Hydrogen peroxide, a vital component in oxidative reactions during biosynthesis, serves as a crucial defense against bacteria, particularly in urine. Nevertheless, its presence can also indicate severe diseases and disorders, such as asthma or lung cancer. Consequently, the demand for more precise and sensitive materials and techniques to detect hydrogen peroxide is rapidly growing. This study aim to explore the electrochemical sensing capabilities of newly developed copper selenide nanobelts.
Copper selenide was choose an electrocatalyst for the detection of hydrogen peroxide, based on copper study for H2O2 detection even in its gaseous form. To synthesize the copper selenide nanobelts, a straightforward solvothermal method was employed, utilizing DETA (Diethylenetriamine) as both a reaction medium and a morphology-directing agent. The reaction was conducted at 180°C for 16 hours to obtain the final product.
Characterization techniques including SEM, TEM, and XRD were employed to confirm the nanobelts' morphology, crystallinity, and purity.
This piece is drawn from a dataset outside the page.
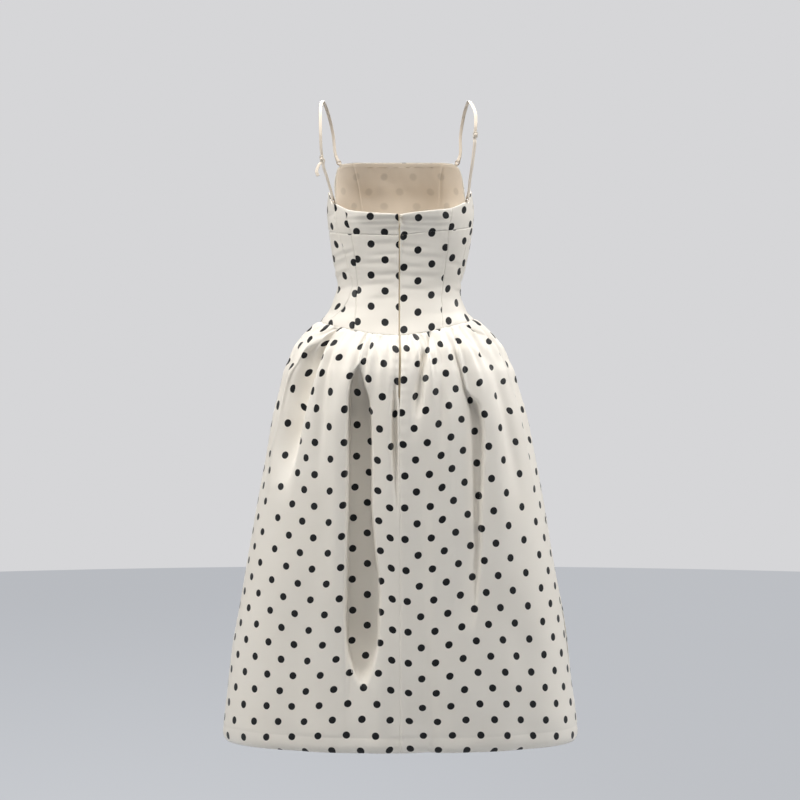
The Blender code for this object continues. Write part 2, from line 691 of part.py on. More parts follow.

Encouragingly, the copper selenide nanobelts exhibited excellent sensitivity in detecting hydrogen peroxide in an electrolyte solution consisting of 0.1M KOH and 0.25% PAA. The sensing application of copper selenide was studied across a range of hydrogen peroxide concentrations, from 0.03 to 1 mmol, demonstrating a highly linear response with impressively low limits of detection (LOD) and quantification (LOQ) values.
This research sheds light on the significant role of copper selenide nanobelts for precise and sensitive detection, paving the way for advancements in diagnosing and monitoring various diseases and disorders associated with hydrogen peroxide levels.